Start of Data section
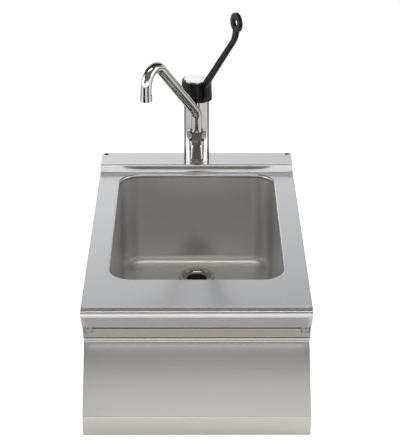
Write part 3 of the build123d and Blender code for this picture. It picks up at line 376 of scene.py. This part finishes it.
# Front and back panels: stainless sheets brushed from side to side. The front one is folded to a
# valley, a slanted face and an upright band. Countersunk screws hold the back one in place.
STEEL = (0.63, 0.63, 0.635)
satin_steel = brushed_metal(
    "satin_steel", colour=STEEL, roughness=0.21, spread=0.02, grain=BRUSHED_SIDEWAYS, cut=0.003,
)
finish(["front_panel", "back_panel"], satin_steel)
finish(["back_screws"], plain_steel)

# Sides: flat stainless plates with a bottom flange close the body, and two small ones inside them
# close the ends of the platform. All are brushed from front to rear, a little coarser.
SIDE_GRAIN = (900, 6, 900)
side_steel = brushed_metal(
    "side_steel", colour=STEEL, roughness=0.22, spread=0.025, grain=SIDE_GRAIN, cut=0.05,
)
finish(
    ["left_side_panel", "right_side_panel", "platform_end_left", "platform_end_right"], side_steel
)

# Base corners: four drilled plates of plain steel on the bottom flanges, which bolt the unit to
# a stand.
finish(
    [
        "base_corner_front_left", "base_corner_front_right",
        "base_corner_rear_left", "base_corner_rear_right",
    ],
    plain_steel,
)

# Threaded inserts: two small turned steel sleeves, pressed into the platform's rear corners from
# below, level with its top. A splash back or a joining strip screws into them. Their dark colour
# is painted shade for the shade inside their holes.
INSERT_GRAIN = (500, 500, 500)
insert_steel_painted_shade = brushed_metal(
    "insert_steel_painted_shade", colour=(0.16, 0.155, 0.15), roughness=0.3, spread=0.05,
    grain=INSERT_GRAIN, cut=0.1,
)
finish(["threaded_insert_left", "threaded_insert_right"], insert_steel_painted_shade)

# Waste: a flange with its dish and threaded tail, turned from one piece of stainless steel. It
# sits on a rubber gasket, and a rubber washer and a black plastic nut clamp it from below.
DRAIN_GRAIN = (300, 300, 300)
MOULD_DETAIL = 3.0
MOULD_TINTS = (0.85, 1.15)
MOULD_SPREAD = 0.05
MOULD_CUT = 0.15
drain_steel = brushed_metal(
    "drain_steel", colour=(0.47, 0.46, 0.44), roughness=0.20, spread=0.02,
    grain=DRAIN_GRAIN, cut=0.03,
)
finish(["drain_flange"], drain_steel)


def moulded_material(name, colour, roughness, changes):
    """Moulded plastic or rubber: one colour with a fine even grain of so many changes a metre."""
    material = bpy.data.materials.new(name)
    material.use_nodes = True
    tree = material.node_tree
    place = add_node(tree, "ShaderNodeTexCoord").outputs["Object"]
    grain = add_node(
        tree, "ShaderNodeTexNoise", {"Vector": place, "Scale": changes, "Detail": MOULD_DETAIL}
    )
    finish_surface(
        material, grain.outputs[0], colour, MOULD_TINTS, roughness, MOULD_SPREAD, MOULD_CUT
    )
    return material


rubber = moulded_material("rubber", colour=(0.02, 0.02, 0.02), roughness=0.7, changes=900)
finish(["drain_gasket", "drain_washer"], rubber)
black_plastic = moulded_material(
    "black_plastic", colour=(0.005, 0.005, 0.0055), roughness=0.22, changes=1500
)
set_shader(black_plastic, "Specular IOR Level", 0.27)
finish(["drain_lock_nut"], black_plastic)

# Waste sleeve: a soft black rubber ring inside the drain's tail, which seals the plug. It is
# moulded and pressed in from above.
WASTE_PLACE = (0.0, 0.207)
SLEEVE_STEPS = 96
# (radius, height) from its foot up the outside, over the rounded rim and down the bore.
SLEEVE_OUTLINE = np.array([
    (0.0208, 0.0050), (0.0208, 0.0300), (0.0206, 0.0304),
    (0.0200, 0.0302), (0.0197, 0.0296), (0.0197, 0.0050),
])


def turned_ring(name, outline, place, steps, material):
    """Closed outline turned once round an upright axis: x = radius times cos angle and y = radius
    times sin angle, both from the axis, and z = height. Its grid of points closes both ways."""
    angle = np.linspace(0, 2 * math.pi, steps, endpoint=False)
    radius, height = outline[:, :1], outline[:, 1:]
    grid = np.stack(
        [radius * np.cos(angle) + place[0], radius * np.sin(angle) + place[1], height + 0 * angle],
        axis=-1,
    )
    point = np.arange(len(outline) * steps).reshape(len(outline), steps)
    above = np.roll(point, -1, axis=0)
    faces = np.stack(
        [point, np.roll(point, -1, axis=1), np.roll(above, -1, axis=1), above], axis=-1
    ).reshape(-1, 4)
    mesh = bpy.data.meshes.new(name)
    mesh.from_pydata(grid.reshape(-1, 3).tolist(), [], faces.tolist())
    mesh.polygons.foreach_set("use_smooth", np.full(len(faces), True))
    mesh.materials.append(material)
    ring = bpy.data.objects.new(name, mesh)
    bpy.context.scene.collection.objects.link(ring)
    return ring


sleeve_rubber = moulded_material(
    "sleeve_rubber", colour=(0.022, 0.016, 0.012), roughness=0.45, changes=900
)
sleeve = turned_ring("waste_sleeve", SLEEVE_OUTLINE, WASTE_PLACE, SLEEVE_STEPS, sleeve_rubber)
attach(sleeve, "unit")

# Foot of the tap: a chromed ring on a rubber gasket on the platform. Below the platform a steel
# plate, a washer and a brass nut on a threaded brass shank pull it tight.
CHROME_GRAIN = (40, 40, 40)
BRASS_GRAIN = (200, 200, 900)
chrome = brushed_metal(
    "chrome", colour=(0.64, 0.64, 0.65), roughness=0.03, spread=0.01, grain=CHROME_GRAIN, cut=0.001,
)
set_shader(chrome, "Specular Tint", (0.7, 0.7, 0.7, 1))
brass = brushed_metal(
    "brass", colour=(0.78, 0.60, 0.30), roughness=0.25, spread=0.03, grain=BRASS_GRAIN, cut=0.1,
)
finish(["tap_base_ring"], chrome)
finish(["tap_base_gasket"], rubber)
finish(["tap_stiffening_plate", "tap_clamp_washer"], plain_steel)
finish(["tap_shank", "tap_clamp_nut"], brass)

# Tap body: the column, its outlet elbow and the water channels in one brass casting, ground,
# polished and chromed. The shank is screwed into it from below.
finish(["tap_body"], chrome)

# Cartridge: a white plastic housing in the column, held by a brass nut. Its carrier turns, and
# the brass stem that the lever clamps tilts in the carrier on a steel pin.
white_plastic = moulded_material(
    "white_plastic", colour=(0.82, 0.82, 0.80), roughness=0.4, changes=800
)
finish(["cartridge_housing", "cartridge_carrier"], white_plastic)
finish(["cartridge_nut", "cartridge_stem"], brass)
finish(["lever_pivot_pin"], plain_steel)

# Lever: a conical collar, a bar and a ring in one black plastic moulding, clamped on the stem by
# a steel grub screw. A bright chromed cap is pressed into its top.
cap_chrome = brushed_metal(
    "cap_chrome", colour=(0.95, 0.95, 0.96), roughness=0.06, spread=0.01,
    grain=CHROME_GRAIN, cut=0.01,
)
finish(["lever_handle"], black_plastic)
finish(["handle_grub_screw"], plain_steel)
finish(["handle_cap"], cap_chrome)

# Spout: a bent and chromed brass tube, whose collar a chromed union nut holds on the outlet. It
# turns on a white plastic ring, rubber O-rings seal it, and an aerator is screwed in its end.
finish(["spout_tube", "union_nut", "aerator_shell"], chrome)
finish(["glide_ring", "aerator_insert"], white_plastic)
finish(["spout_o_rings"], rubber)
End of Data section
Brief: Report the number of lines that include the string "scene"; return nothing but the count.

Exercise result: 2